The debate between the strictly reductionist point of view vs. the “emergentist” one is relatively new in science due, in part, to the tremendous success of the reductionist program in the first centuries after the birth of modern science. However, the emergentist approach has been increasingly vindicated in the last decades, especially by scientists working in complex systems.

“Emergence” isn’t something separate from determinism or randomness, and thus not free will. It’s not even a new idea.

Saying “emergence, thus free will” is no different than saying “something something quantum thus free will”. It’s still not a description or an explanation, just yet another desperate attempt to justify an irrational and impossible belief.

And this shows again that it is better to fight the straw man than what I’m saying; again, Free will is not an on or off switch. It has to have a lot of things present to be considered at the human level. The nonsensical thing is to fight against others as if we are not taking already into account what you complain about.
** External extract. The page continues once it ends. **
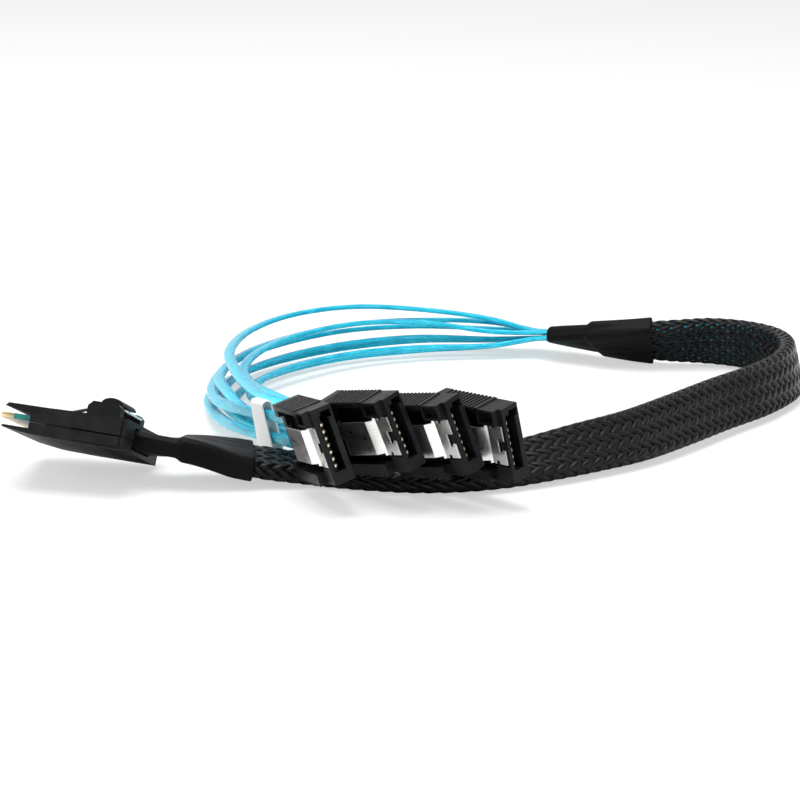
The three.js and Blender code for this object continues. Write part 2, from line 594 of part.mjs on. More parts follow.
// Solid of one strip along its way
function stripGeometry({ lanes, curve, leans }) {
  const loose = evenly(1 / LOOSE_STEPS, 1, LOOSE_STEPS - 1).map((share) => frameAt(curve, leans, share));
  const corner = STRIP_THICKNESS * 0.36;
  const rings = [...lanes, ...loose].map((frame) => (
    sectionRing(frame, STRIP_WIDTH / 2, STRIP_THICKNESS / 2, corner, 2)
  ));
  return barGeometry(rings);
}

// Lean of the bundle where the strips leave it
function trunkLeanEnd() {
  return TRUNK_ROUTE[TRUNK_ROUTE.length - 1][3];
}

// Lean that sets a strip's wide side along its connector's height
function uprightLean(connector, points) {
  const up = new THREE.Vector3(0, 0, 1).transformDirection(connector.matrixWorld);
  const last = points[points.length - 1];
  const tangent = last.clone().sub(points[points.length - 2]).normalize();
  const left = new THREE.Vector3(0, 0, 1).cross(tangent).normalize();
  const lift = tangent.clone().cross(left).normalize();
  return THREE.MathUtils.radToDeg(Math.atan2(up.dot(lift), up.dot(left)));
}

// Paper label folded round a pair of strips, open at both ends. It follows the
// middle between them, and its wide side runs from one to the other.
function labelGeometry(pair) {
  const half = LABEL_HEIGHT / 2;
  const bore = STRIP_THICKNESS / 2 + LABEL_PLAY;
  const frames = evenly(LABEL_BACK + LABEL_LENGTH, LABEL_BACK, LABEL_STEPS).map((back) => {
    const [upper, lower] = pair.map(({ curve, leans }) => (
      frameAt(curve, leans, 1 - back / curve.getLength())
    ));
    const wide = upper.centre.clone().sub(lower.centre).normalize();
    const thin = upper.tangent.clone().cross(wide).normalize();
    return { centre: upper.centre.clone().lerp(lower.centre, 0.5), wide, thin };
  });
  const outer = frames.map((frame) => sectionRing(frame, half, bore + LABEL_WALL, bore, 4));
  const inner = frames.map((frame) => sectionRing(frame, half - LABEL_WALL, bore, bore * 0.8, 4));
  return tubeGeometry(outer, inner);
}

// Thin tube round the bundle over a stretch of it
function sleeveGeometry(frames) {
  const outer = frames.map((frame) => sectionRing(frame, SLEEVE_HALF[0], SLEEVE_HALF[1], 1.2, 3, 4));
  const inner = frames.map((frame) => sectionRing(frame, SLEEVE_BORE[0], SLEEVE_BORE[1], 0.4, 3, 4));
  return tubeGeometry(outer, inner);
}

// Shrink tube: tight on the strips over one list of frames and swelling over
// the sleeve in the other
function shrinkGeometry(tight, loose, startsTight) {
  const tightBore = [BUNDLE_WIDTH / 2 + SHRINK_PLAY, BUNDLE_HEIGHT / 2 + SHRINK_PLAY];
  const looseBore = SLEEVE_HALF.map((half) => half + SHRINK_PLAY);
  const ends = [[tight, tightBore], [loose, looseBore]];
  const outer = [];
  const inner = [];
  for (const [frames, bore] of startsTight ? ends : ends.reverse()) {
    for (const frame of frames) {
      inner.push(sectionRing(frame, bore[0], bore[1], 0.4, 3, 4));
      outer.push(sectionRing(frame, bore[0] + SHRINK_WALL, bore[1] + SHRINK_WALL, 1.2, 3, 4));
    }
  }
  return tubeGeometry(outer, inner);
}

const plug = posedGroup(PLUG_POSE);
addPiece(plug, 'sas_lower_shell', lowerShellGeometry(), 'shell');
addPiece(plug, 'sas_upper_shell', upperShellGeometry(), 'shell');
addPiece(plug, 'sas_paddle_card', cardGeometry(), 'card');
addPiece(plug, 'sas_release_lever', leverGeometry(), 'steel');
addPiece(plug, 'sas_thumb_pad', thumbGeometry(), 'shell');

const trunk = trunkFrames(plug, evenly(0, 1, TRUNK_STEPS));

const housing = housingSolid().subtract(slotSolid()).subtract(latchRecess());
const labelledPair = [];
const connectors = CONNECTOR_POSES.map((pose, index) => {
  const number = index + 1;
  const connector = posedGroup(pose);
  addPiece(connector, `sata_housing_${number}`, toGeometry(housing), 'housing');
  addPiece(connector, `sata_wafer_${number}`, waferGeometry(), 'wafer');
  addPiece(connector, `sata_latch_${number}`, latchGeometry(), 'steel');
  [1, -1].forEach((side, row) => {
    const way = stripWay(trunk, STRIP_ROUTES[2 * index + row], index, 1 - row, connector, side);
    if (index === LABELLED_CONNECTOR) labelledPair.push(way);
    addPiece(model, `strip_${number}${row === 0 ? 'a' : 'b'}`, stripGeometry(way), 'strip');
  });
  return connector;
});

addPiece(model, 'cable_label', labelGeometry(labelledPair), 'label');

const sleeveRun = trunkFrames(plug, evenly(SLEEVE_START, SLEEVE_END, SLEEVE_STEPS));
addPiece(model, 'braided_sleeve', sleeveGeometry(sleeveRun), 'braid');

const neck = trunkFrames(plug, evenly(0, SLEEVE_START - SHRINK_SHOULDER, 3));
const cuff = trunkFrames(plug, evenly(SLEEVE_START - SHRINK_SHOULDER / 4, FRONT_SHRINK_END, 4));
addPiece(model, 'sas_shrink_tube', shrinkGeometry(neck, cuff, true), 'shrink');

const rearCuff = trunkFrames(plug, evenly(REAR_SHRINK_START, SLEEVE_END + SHRINK_SHOULDER / 4, 3));
const rearNeck = trunkFrames(plug, evenly(SLEEVE_END + SHRINK_SHOULDER, REAR_SHRINK_END, 3));
addPiece(model, 'breakout_shrink_tube', shrinkGeometry(rearNeck, rearCuff, false), 'shrink');

// Stands the model with the middle of its connectors' and plug's box at the origin
const rigid = new THREE.Box3();
for (const group of [plug, ...connectors]) rigid.expandByObject(group, true);
const middle = rigid.getCenter(new THREE.Vector3());
model.position.set(-middle.x, -middle.y, 0);

export default model;
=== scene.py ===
import math

import bmesh
import bpy
from mathutils import Matrix, Vector


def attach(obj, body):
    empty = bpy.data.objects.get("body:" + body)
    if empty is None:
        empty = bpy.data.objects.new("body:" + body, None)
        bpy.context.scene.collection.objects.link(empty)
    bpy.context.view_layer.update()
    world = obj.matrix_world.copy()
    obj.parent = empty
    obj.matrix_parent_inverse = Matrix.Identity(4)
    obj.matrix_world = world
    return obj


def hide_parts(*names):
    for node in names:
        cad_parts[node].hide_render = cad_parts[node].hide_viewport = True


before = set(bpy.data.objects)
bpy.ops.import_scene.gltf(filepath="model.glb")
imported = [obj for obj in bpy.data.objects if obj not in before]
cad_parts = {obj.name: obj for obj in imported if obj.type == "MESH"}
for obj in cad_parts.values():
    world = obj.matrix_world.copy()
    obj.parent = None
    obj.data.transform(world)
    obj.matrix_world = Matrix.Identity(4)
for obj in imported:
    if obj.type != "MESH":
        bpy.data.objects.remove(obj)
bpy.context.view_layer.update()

MM = 0.001

# Share of the floor's tone that is plain white to the camera, and the floor's half size
FLOOR_WHITE = 0.52
FLOOR_REACH = 3.0

# Strength of the white surround as a light
WORLD_LEVEL = 0.42

# Camera: place from the layout's origin, degrees up from straight down, lens and sensor
CAMERA_PLACE = (0, -0.43015, 0.13319)
CAMERA_TILT = 75
CAMERA_LENS = 113.4
CAMERA_SENSOR = 36

# Maps that carry a piece's own directions: local place, strip, yarn and tube
LOCAL_MAP = "local"
STRIP_MAP = "strip"
YARN_MAP = "yarn"
TUBE_MAP = "tube"

# Pads on the card's leading edge, in millimetres from the plug's rear
CARD_PAD_PITCH = 0.8
CARD_PAD_START = 21.6

# Copies of the solids: points this close are joined; in degrees, faces this flat are
# joined and edges sharper than this are rounded
MERGE_DISTANCE = 2e-6
FLAT_ANGLE = 0.2
SHARP_ANGLE = 22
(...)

BTW, Yes, free will is not freedom, but is generally considered to be a crucial aspect of freedom.

No, it’s imaginary. That why nobody can actually define it, just insist it’s important while carefully avoiding doing so.

#Ball, Philip (2021): “Why free will is beyond physics”, Physics World, 34, 1, 17

"The sceptical physicist might then ask: so where does this “free will” come from that enables events to turn out differently than they might have? In response, we should turn the question around: what exactly caused events to turn out as they did? The underlying problem here is that the reducibility of phenomena – which is surely valid and well supported – is taken to imply a reducibility of cause. But that doesn’t follow at all. What “caused” the existence of chimpanzees? If we truly believe causes are reducible, we must ultimately say: conditions in the Big Bang. But it’s not just that a “cause” worthy of the name would be hard to discern there; it is fundamentally absent.
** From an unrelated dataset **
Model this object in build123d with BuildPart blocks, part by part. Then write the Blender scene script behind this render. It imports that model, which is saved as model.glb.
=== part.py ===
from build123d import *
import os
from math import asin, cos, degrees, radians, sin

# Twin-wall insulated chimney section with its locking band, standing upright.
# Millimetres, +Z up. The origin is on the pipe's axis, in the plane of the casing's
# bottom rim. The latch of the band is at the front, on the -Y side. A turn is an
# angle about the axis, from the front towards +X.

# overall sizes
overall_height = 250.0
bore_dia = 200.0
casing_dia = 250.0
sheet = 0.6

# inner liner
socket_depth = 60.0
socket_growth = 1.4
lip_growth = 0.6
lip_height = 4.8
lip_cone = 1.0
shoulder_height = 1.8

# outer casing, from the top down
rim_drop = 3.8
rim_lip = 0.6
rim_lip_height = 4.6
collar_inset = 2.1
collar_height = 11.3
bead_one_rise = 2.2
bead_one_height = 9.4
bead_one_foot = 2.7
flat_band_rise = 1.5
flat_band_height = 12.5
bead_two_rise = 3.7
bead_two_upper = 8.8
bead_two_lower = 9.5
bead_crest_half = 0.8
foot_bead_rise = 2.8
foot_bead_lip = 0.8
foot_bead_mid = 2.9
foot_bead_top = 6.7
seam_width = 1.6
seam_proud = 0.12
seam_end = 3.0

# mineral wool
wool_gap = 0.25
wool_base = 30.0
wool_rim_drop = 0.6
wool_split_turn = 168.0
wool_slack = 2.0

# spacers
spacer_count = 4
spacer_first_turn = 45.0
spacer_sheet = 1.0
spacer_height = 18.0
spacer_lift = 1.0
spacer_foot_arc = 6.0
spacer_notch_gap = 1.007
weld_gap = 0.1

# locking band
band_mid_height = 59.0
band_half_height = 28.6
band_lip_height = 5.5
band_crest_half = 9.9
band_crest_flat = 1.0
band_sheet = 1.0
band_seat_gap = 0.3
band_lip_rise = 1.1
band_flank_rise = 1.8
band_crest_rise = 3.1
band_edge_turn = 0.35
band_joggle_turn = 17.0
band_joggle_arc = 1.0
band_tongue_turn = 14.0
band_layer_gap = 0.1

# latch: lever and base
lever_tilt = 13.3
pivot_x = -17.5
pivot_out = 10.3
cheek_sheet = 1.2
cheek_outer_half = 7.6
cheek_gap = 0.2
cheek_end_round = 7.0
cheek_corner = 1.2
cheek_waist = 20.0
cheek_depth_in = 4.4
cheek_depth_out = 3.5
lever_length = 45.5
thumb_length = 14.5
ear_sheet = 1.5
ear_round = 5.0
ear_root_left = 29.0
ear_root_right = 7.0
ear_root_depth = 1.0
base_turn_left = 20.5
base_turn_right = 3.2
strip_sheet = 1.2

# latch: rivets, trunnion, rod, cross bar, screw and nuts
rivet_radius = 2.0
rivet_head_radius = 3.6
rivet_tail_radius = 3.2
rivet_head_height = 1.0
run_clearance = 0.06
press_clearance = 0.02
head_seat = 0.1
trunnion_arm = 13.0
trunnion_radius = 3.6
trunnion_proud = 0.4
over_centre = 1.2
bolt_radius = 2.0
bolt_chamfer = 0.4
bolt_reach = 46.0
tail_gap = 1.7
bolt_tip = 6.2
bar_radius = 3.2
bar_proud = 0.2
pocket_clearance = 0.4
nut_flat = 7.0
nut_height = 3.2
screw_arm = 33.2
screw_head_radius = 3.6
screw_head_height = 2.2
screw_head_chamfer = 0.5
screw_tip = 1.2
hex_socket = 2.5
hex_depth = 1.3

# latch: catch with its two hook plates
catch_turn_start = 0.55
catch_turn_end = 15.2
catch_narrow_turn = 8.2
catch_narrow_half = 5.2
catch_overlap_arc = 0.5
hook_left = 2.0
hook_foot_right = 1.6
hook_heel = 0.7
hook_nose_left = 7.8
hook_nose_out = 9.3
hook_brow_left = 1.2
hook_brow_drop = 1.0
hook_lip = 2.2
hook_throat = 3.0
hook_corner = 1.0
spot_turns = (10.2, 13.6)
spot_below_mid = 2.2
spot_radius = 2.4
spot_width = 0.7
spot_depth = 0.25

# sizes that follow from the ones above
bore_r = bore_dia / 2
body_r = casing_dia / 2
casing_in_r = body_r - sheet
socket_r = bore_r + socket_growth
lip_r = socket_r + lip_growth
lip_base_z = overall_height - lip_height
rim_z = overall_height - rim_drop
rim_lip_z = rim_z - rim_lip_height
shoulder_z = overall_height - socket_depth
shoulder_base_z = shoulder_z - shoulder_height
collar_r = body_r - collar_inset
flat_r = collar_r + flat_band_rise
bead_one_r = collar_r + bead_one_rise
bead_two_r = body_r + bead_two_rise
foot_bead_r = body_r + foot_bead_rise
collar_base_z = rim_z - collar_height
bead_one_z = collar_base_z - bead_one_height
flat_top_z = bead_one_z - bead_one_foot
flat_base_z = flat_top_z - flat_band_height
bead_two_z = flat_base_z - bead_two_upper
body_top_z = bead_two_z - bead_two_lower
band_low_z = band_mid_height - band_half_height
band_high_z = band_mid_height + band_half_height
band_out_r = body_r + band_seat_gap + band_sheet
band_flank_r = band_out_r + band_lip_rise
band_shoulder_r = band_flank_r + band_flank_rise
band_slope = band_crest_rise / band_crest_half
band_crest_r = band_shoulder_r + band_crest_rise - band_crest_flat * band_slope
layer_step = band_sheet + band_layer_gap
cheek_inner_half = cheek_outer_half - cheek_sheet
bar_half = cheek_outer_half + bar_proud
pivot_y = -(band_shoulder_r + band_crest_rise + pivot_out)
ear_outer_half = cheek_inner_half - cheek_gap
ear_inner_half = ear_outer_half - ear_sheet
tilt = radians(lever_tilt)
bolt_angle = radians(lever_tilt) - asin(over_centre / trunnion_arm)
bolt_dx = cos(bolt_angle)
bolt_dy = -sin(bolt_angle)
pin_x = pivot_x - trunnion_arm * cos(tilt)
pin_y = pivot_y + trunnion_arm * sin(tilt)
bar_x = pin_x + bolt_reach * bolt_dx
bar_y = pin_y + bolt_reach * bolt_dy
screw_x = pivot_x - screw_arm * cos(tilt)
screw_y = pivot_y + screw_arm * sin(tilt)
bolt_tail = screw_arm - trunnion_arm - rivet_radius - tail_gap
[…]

To account for chimps, we need to consider the historical specifics of how the environment plus random genetic mutations steered the course of evolution. In a chimp, matter has been shaped by evolutionary principles – we might justifiably call them “forces” – that are causally autonomous, even though they arise from more fine-grained phenomena. To complain that such “forces” cannot magically direct the blind interactions between particles is to fundamentally misconstrue what causation means. The evolutionary explanation for chimps is not a higher-level explanation of an underlying “chimpogenic” physics – it is the proper explanation. […]
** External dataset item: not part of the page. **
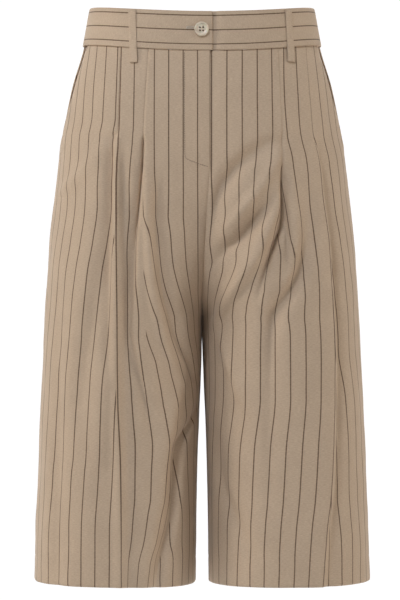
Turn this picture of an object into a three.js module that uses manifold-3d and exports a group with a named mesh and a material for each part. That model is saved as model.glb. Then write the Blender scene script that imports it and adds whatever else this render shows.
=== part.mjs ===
// Pleated bermuda shorts in striped suiting, filled out as they are worn, with nobody in them.
// Millimetres, +Z up, the front faces -Y. The origin is the centre of the waist, level with the
// waistband's top edge at the side seams. "Drop" is the height below that edge, and "out" is the
// distance from the middle of the body towards one leg's own side.
import * as THREE from "three";
import { mergeVertices } from "three/addons/utils/BufferGeometryUtils.js";
import Module from "manifold-3d";

// Driving sizes
const BAND_HEIGHT = 44;
const CLOTH_WALL = 1.2;
const BAND_WALL = 2.4; // outer band, interfacing and facing pressed together
const BAND_PROUD = 0.6; // how far the band stands in front of the panels sewn to it
const SEAM_GAP = 0.3;
const HEM_DEPTH = 28;
const LENGTH = 674;
const CROTCH_DROP = 366;

// The figure's form, one row for each section. The front and back each run from the side seam over a
// peak, where they reach furthest forward or back, to the inner edge: the middle seam above the
// crotch, and the inseam below it. inDrop is lower or higher than drop where the waist or hem slopes.
const STATION_COLUMNS = [
  "drop", "side", "frontPeak", "frontReach", "frontIn", "frontInDrop",
  "backPeak", "backReach", "backIn", "backInDrop", "gap",
];
const STATIONS = [
  [0, 130.6, 14, 94, 94, 10.5, 20, 92, 92, -6, 0],
  [44, 138.9, 16, 98.8, 98.8, 56, 24, 97.5, 97.5, 38, 0],
  [95, 153.7, 28, 107, 105.5, 104, 40, 109, 104, 91, 0],
  [166, 166.8, 46, 114, 110.5, 171, 58, 119, 108, 164, 0],
  [220, 173.3, 58, 117, 109, 223, 68, 121.5, 106, 219, 0],
  [273, 179.2, 70, 117.5, 99, 274, 78, 119.5, 97, 273, 0],
  [305, 181.5, 78, 117, 86, 305, 83, 117, 84, 305, 0],
  [330, 183.2, 84, 116, 67, 330, 87, 115.2, 67, 330, 0],
  [348, 184.3, 88, 115, 46, 345.5, 90, 113.8, 46, 345.5, 0],
  [362, 185, 91, 114, 25, 357, 92, 112.6, 25, 357, 0.1],
  [374, 185.6, 93, 113, 0, CROTCH_DROP, 94, 111.4, 0, CROTCH_DROP, 0.3],
  [392, 186.5, 95, 112, 0, 385, 95, 109.6, 0, 385, 1],
  [415, 187.5, 97, 110.5, 0, 411, 97, 107.4, 0, 411, 1.8],
  [450, 189.3, 99, 108, 0, 449, 98, 104.4, 0, 449, 3.2],
  [487, 191.1, 100, 106, 0, 487, 99, 101.8, 0, 487, 5],
  [558, 193.5, 101, 103, 0, 559, 100, 98.6, 0, 559, 7],
  [629, 196.4, 102.5, 101, 0, 631, 102, 96.8, 0, 631, 8.3],
  [LENGTH, 197.6, 103, 100, 0, 676, 103, 96, 0, 676, 8.6],
];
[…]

If we recognize, as we should, that the origins of volitional decision-making lie in evolutionary biology, we must accept that the entire mode of its operation – the way in which brains imbued with innate tendencies and learned information process low-resolution stimuli – doesn’t share an epistemic language with Newtonian and quantum mechanics. To talk about causation in science at all demands that we seek causes commensurate with the phenomena: that’s simply good science and good epistemology.”

"It’s Magic!", in other words.

Point was, that no, many have defined it before. That you don’t like the definitions (and you miss that I don’t like many myself ) is a different thing.

That’s why I quoted Strawson. Points 1.-7. essentially define what it is to act freely, but I can give a brief paraphrase if that makes things easier (but would defer to Strawson if that muddles things): free actions are actions performed for a reason (1.), which is given by a certain mental state (2.), which must be due to the agent (3. and 4.), given by their preferences (5.), which themselves must be due to the agent (6. and 7.).

No, they handwave it and pretend that’s a definition.